Plusieurs confrontations avec le FBI

Lee va être interrogé à plusieurs reprises par les services américains. Une première fois en 2012, lors d’un voyage sur le territoire national, les autorités lui faisant croire en l’opportunité d’un contrat avec l’agence. L’ancien agent confirmera que leurs homologues chinois l’ont contacté, mais ne révèlera pas qu’il a obtenu une mission. Il ne sera pas inquiété, du fait du manque de preuve : il faut éviter une nouvelle affaire Kelley[1].

En août 2012, une équipe du FBI dans une chambre d’hôtel à Honolulu (Hawaii) enregistrée au nom de Lee – alors en transit – trouvèrent une clé USB dans ses affaires, contenant dans un espace non alloué – donc supprimé – un document rédigé en mai 2010. Ce dernier regroupait des informations secrètes sur les activités de la CIA, dont les lieux où seraient affectés des agents spécifiques de la CIA, ou encore le lieu et l’échéancier d’une opération sensible de l’agence. L’enquête du FBI permit également de trouver un agenda et un carnet d’adresses avec, à l’intérieur, des notes se rapportant à ses missions d’avant 2004, lorsqu’il était agent de la CIA. Parmi les informations présentes : les identités et numéros de téléphone des sources, les renseignements qu’elles ont apportés, les lieux de rencontres et installations secrètes de la CIA.

À nouveau interrogé à trois reprises en mai 2013, il avoua avoir reçu des demandes de la part des agents chinois. Concernant le fichier de la clé USB, Lee a d’abord nié en être à l’origine ou l’avoir supprimé de la clé. Une semaine plus tard, il admit en être l’auteur et avoir pensé à le donner aux agents chinois, mais précisant ne l’avoir jamais fait.  En janvier 2018, il fut une nouvelle fois interrogé par le FBI, où il revint sur la plupart de ses précédents propos.

 

Un cas grave qui n’est pas isolé

Lee a plaidé coupable le 1er mai 2019 : du fait du caractère extrêmement sensible de l’affaire, il risque la prison à perpétuité. Sa sentence sera connue le 23 août 2019. Le Procureur général adjoint pour la Sécurité nationale, John Demers, n’hésite pas à qualifier les actes de Lee de « trahisons », et rappelle que c’est le troisième cas de ce genre en moins d’une année. Son confrère, le procureur Terwilliger, rajoute : « Lee a vendu son pays, a comploté pour devenir un espion pour un gouvernement étranger, puis a menti à plusieurs reprises au sujet de sa conduite. Cette poursuite devrait servir d’avertissement aux autres qui compromettraient les secrets de notre nation et trahiraient la confiance de notre pays ».

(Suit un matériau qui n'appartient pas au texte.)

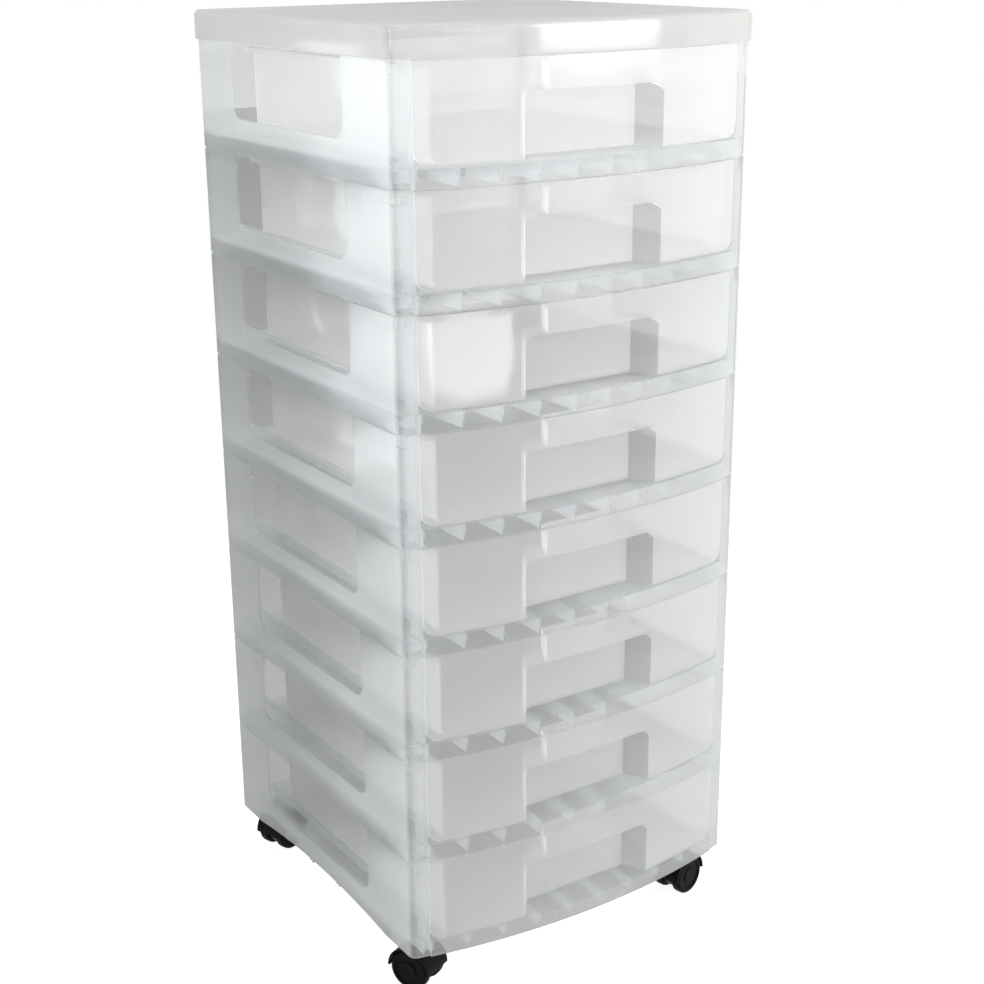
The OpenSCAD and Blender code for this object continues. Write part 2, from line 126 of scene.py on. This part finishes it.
class TowerFinishes(bpy.types.PropertyGroup):
    """Colours, clarity and finish of the plastics and the steel"""

    frame_colour: bpy.props.FloatVectorProperty(
        name="Frame colour", description="Tint of the frames",
        subtype="COLOR", size=3, min=0, max=1, default=(0.86, 0.88, 0.89))
    frame_haze: bpy.props.FloatProperty(
        name="Frame haze", description="How milky the frame walls are",
        subtype="FACTOR", min=0, max=1, default=0.22)
    frame_waves: bpy.props.FloatProperty(
        name="Frame waves", description="How wavy the frames mirror",
        subtype="FACTOR", min=0, max=1, default=0.1)
    drawer_colour: bpy.props.FloatVectorProperty(
        name="Drawer colour", description="Tint of the drawers",
        subtype="COLOR", size=3, min=0, max=1, default=(0.86, 0.865, 0.87))
    drawer_haze: bpy.props.FloatProperty(
        name="Drawer haze", description="How milky the drawers are",
        subtype="FACTOR", min=0, max=1, default=0.33)
    drawer_waves: bpy.props.FloatProperty(
        name="Drawer waves", description="How wavy the drawers mirror",
        subtype="FACTOR", min=0, max=1, default=0.35)
    lid_colour: bpy.props.FloatVectorProperty(
        name="Lid colour", description="Tint of the lid",
        subtype="COLOR", size=3, min=0, max=1, default=(0.72, 0.72, 0.70))
    lid_haze: bpy.props.FloatProperty(
        name="Lid haze", description="How milky the lid is",
        subtype="FACTOR", min=0, max=1, default=0.3)
    lid_waves: bpy.props.FloatProperty(
        name="Lid waves", description="How wavy the lid mirrors",
        subtype="FACTOR", min=0, max=1, default=0.02)
    clouding: bpy.props.FloatProperty(
        name="Clouding", description="How far the haze strays from place to place",
        subtype="FACTOR", min=0, max=1, default=0.02)
    castor_colour: bpy.props.FloatVectorProperty(
        name="Castor colour", description="Colour of the castors",
        subtype="COLOR", size=3, min=0, max=1, default=(0.004, 0.004, 0.0045))
    housing_roughness: bpy.props.FloatProperty(
        name="Housing roughness", description="How dull the castor housings are",
        subtype="FACTOR", min=0, max=1, default=0.35)
    wheel_roughness: bpy.props.FloatProperty(
        name="Wheel roughness", description="How dull the wheels are",
        subtype="FACTOR", min=0, max=1, default=0.5)
    steel_colour: bpy.props.FloatVectorProperty(
        name="Steel colour", description="Colour of the stems and the axles",
        subtype="COLOR", size=3, min=0, max=1, default=(0.62, 0.63, 0.64))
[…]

Selon les propos de Michael Collins, sous-directeur adjoint du centre de mission de la CIA pour l'Asie de l'Est, la situation actuelle en matière d’espionnage évolue en une nouvelle « Guerre froide ». Plusieurs affaires de retournement de fonctionnaires américains ont été révélées ces dernières années, comme l’ancien fonctionnaire Kevin Mallory en juin 2017 ou l’employée du Département d’État Candace Marie Claiborne.


[1] Brian J. Kelley était un agent de la CIA suspecté, dans les années 1990, de travailler pour le SVR, le service de renseignement extérieur de la Russie. Il s’avéra finalement que la taupe était un autre agent : Robert Hanssen.